The problem: For the data below, work out how many lines include the string "from" and report only the number.

Listed records:
----------

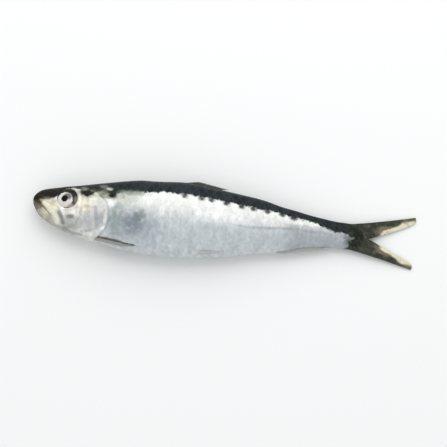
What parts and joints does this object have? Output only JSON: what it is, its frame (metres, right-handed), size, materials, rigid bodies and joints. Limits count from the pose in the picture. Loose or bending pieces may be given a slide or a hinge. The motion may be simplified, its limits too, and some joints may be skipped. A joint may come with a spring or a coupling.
{
  "type": "whole raw fish",
  "caption": "Whole raw silver fish lying on its side: dark back, bright flank, gill cover, round eye, closed mouth, folded fins and a deeply forked tail.",
  "frame": {"origin": "middle of the footprint, on the surface that the fish lies on", "axes": "-X towards the snout and +X towards the tail, +Y towards the back, +Z out of the left flank, which faces up"},
  "size_m": [0.193, 0.04, 0.0183],
  "materials": {
    "skin": "wet, silvery and scaled, blue-black along the back",
    "fins": "thin ribbed olive-grey fin membrane, slightly see-through in the real fish",
    "eye": "clear and wet over a pearly iris and a black pupil"
  },
  "bodies": {
    "root": {"fish": "skin"}
  },
  "joints": []
}
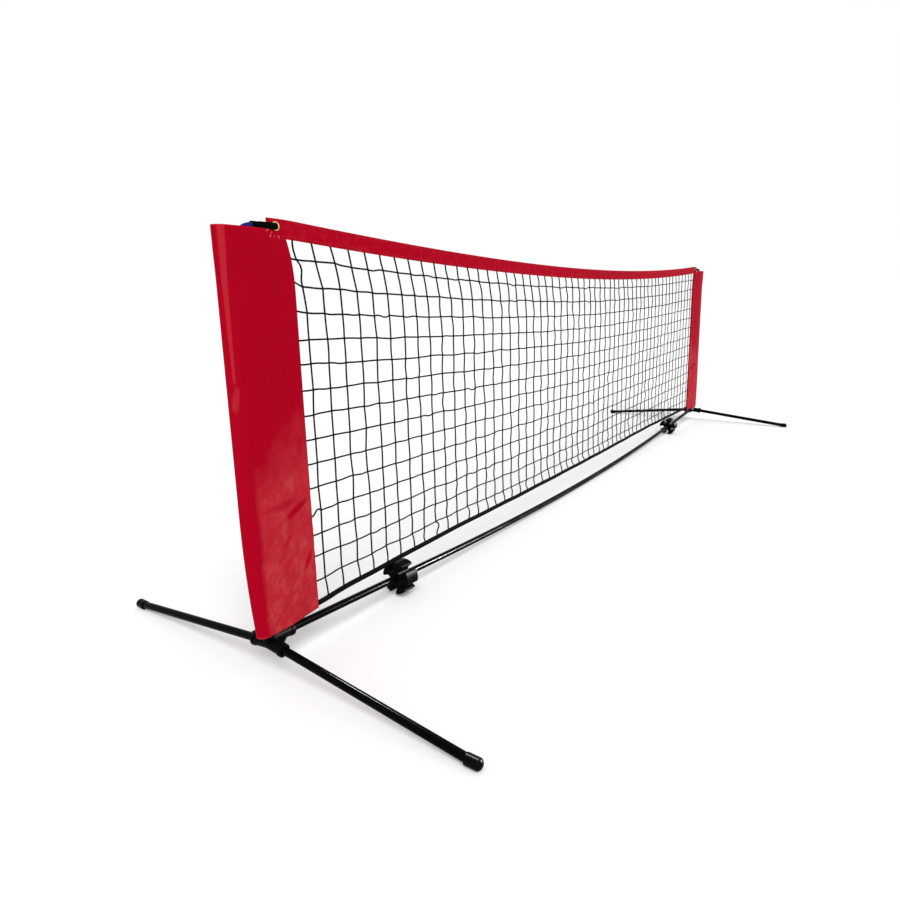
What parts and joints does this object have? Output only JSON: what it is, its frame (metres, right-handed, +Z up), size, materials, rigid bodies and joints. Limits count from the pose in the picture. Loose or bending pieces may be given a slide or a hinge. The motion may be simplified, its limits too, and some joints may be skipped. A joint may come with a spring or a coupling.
{
  "type": "pickleball portable net",
  "caption": "Short portable court net on a tube frame with sloped feet, a bent ground rail with storage clips, red post sleeves and a red head band.",
  "frame": {"origin": "on the floor at the middle of the net, between the two posts", "axes": "+X along the net from the left post to the right one, -Y out of the front, where the strap hooks are, +Z up"},
  "size_m": [3.147, 0.996, 0.868],
  "materials": {
    "black_tube": "black powder coat, low gloss",
    "black_moulding": "fine moulded texture",
    "foot_rubber": "smooth moulded rubber",
    "joiner_steel": "plain drawn tube",
    "sleeve_cloth": "coated woven cloth, faint sheen",
    "band_tape": "folded coated tape, stitched along both edges",
    "net_cord": "knotted twisted cord",
    "hem_webbing": "flat woven webbing",
    "strap_webbing": "flat woven webbing",
    "eyelet_brass": "pressed and polished"
  },
  "bodies": {
    "base_frame": {"hub_left": "black_moulding", "hub_right": "black_moulding", "rail_tube_left_outer": "black_tube", "rail_tube_left_inner": "black_tube", "rail_tube_right_inner": "black_tube", "rail_tube_right_outer": "black_tube", "rail_joiners": "joiner_steel"},
    "net_assembly": {"post_left": "black_tube", "post_right": "black_tube", "post_cap_left": "black_moulding", "post_cap_right": "black_moulding", "sleeve_left": "sleeve_cloth", "sleeve_right": "sleeve_cloth", "head_band": "band_tape", "net_mesh": "net_cord", "hem_strap": "hem_webbing", "eyelet_left": "eyelet_brass", "eyelet_right": "eyelet_brass", "tension_strap_left": "strap_webbing", "tension_strap_right": "strap_webbing", "hook_left": "black_moulding", "hook_right": "black_moulding"},
    "clip_left": {"storage_clip_left": "black_moulding"},
    "clip_right": {"storage_clip_right": "black_moulding"},
    "foot_front_left_leg": {"foot_front_left": "black_tube", "foot_cap_front_left": "foot_rubber"},
    "foot_rear_left_leg": {"foot_rear_left": "black_tube", "foot_cap_rear_left": "foot_rubber"},
    "foot_front_right_leg": {"foot_front_right": "black_tube", "foot_cap_front_right": "foot_rubber"},
    "foot_rear_right_leg": {"foot_rear_right": "black_tube", "foot_cap_rear_right": "foot_rubber"}
  },
  "joints": [
    {"name": "foot_front_left_pull", "type": "slide", "parent": "base_frame", "child": "foot_front_left_leg", "axis": [0, -0.9941, -0.1083], "range_m": [0, 0.025]},
    {"name": "foot_rear_left_pull", "type": "slide", "parent": "base_frame", "child": "foot_rear_left_leg", "axis": [0, 0.9941, -0.1083], "range_m": [0, 0.025]},
    {"name": "foot_front_right_pull", "type": "slide", "parent": "base_frame", "child": "foot_front_right_leg", "axis": [0, -0.9941, -0.1083], "range_m": [0, 0.025]},
    {"name": "foot_rear_right_pull", "type": "slide", "parent": "base_frame", "child": "foot_rear_right_leg", "axis": [0, 0.9941, -0.1083], "range_m": [0, 0.025]},
    {"name": "net_lift", "type": "slide", "parent": "base_frame", "child": "net_assembly", "axis": [0, 0, 1], "range_m": [0, 0.018]},
    {"name": "storage_clip_left_turn", "type": "hinge", "parent": "base_frame", "child": "clip_left", "pos_m": [-1.133, 0, 0.045], "axis": [0.9983, 0, -0.0583], "continuous": true},
    {"name": "storage_clip_right_turn", "type": "hinge", "parent": "base_frame", "child": "clip_right", "pos_m": [1.074, 0, 0.04155], "axis": [0.9983, 0, 0.0583], "continuous": true}
  ]
}
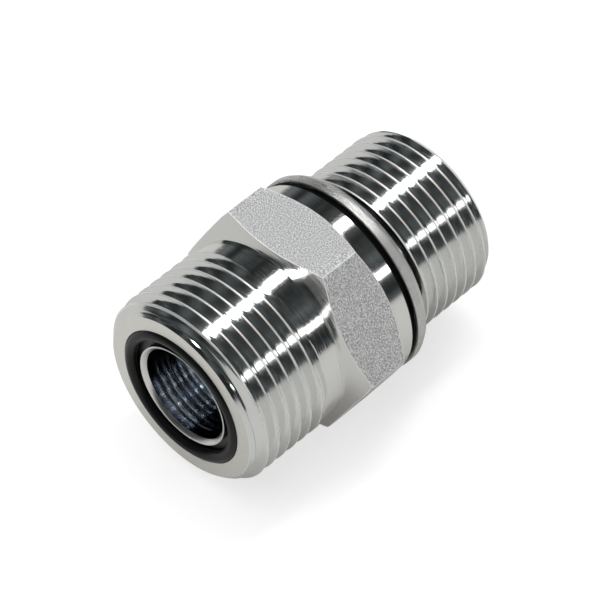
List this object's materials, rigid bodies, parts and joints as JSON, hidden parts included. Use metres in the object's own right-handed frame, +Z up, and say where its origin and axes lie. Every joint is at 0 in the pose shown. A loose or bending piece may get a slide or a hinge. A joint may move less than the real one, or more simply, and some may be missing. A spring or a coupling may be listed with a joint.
{
  "type": "face seal fitting",
  "caption": "Straight hydraulic adapter: male O-ring face seal end with parallel thread, wrench hexagon, and threaded port stud sealed by an O-ring and retaining ring.",
  "frame": {"origin": "centre of the bounding box's bottom: midway along the fitting, on the surface it lies on, below the bore axis", "axes": "+X along the bore axis from the face seal end to the port stud, +Z up out of the hexagon flat on top, +Y to the left when looking along +X"},
  "size_m": [0.0504, 0.0366, 0.032],
  "materials": {
    "plated_steel": "bright zinc plate over turned steel, ground-look hexagon flats",
    "ring_steel": "dull zinc plate",
    "nitrile_rubber": "smooth black, slight sheen"
  },
  "bodies": {
    "root": {"body": "plated_steel", "face_seal_o_ring": "nitrile_rubber", "stud_o_ring": "nitrile_rubber", "retaining_ring": "ring_steel"}
  },
  "joints": []
}
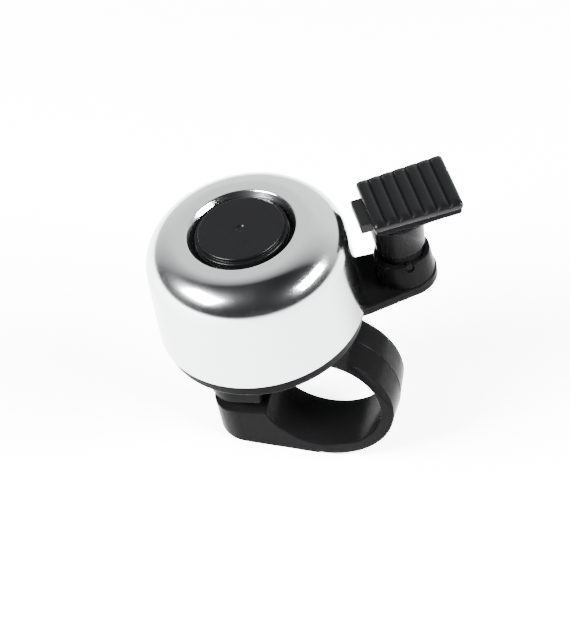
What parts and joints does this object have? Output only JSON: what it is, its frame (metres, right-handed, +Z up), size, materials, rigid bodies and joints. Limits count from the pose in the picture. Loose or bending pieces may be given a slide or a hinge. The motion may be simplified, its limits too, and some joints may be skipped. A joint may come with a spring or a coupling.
{
  "type": "bicycle bell",
  "caption": "Small domed handlebar bell on a split band clamp, with a sprung thumb lever that flicks its striker against the bell.",
  "frame": {"origin": "centre of the handlebar bore, on its axis and midway along the band", "axes": "+Y along the handlebar, +X from the clamp's lug towards the far side of the band, +Z up as the bell stands on the level underside of its lug; the bell's own axis leans 9.7 degrees from +Z towards -X"},
  "size_m": [0.0529, 0.0408, 0.0538],
  "materials": {
    "moulding": "black nylon moulding, satin to semi-gloss",
    "pad": "black moulded pad with ribs, satin",
    "cap": "black cap, satin top with a polished edge",
    "bell": "polished and clear-anodised aluminium, slightly blurred reflections",
    "steel": "bright zinc-plated steel",
    "spring_steel": "plain spring steel",
    "fibre": "red vulcanised fibre",
    "striker": "black oxide on steel, matte"
  },
  "bodies": {
    "base": {"base": "moulding", "clamp_nut": "steel", "centre_post": "steel", "seat_washer": "fibre", "bell_dome": "bell", "dome_washer": "steel", "lock_washer": "spring_steel", "dome_screw": "steel", "dome_cap": "cap", "base_spring_pin": "steel"},
    "strap": {"clamp_strap": "moulding"},
    "washer": {"clamp_washer": "steel"},
    "screw": {"clamp_screw": "steel"},
    "lever": {"lever_body": "moulding", "lever_pad": "pad", "striker": "striker", "return_spring": "spring_steel", "lever_spring_pin": "steel"}
  },
  "joints": [
    {"name": "lever_flick", "type": "hinge", "parent": "base", "child": "lever", "pos_m": [0.0111, 0.01178, 0.02483], "axis": [-0.4398, 0.8949, -0.0752], "range_deg": [-9.7, 16], "stiffness_Nm_per_rad": 0.06, "deforming": ["return_spring"]},
    {"name": "strap_flex", "type": "hinge", "parent": "base", "child": "strap", "pos_m": [0.01208, 0, 0.00206], "axis": [0, 1, 0], "range_deg": [-2.85, 3.92]},
    {"name": "screw_travel", "type": "slide", "parent": "base", "child": "washer", "axis": [-0.1685, 0, 0.9857], "range_m": [-0.0014, 0.00193]},
    {"name": "screw_turn", "type": "hinge", "parent": "washer", "child": "screw", "pos_m": [-0.01432, 0, -0.01056], "axis": [-0.1685, 0, 0.9857], "range_deg": [-720, 990]}
  ],
  "couplings": [
    {"joint": "screw_turn", "follows": "screw_travel", "rad_per_m": 8976},
    {"joint": "strap_flex", "follows": "screw_travel", "rad_per_m": 35.524}
  ]
}
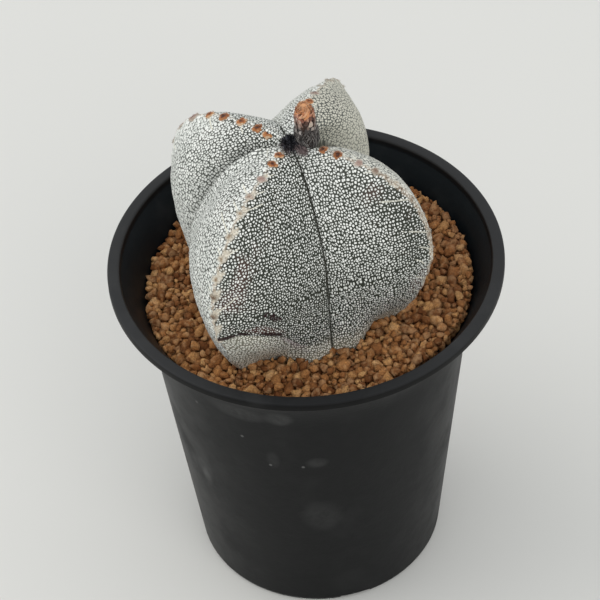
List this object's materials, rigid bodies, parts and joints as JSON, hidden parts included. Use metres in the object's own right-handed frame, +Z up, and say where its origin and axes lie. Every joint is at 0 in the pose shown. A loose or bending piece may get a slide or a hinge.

----------

Solution to this problem: 6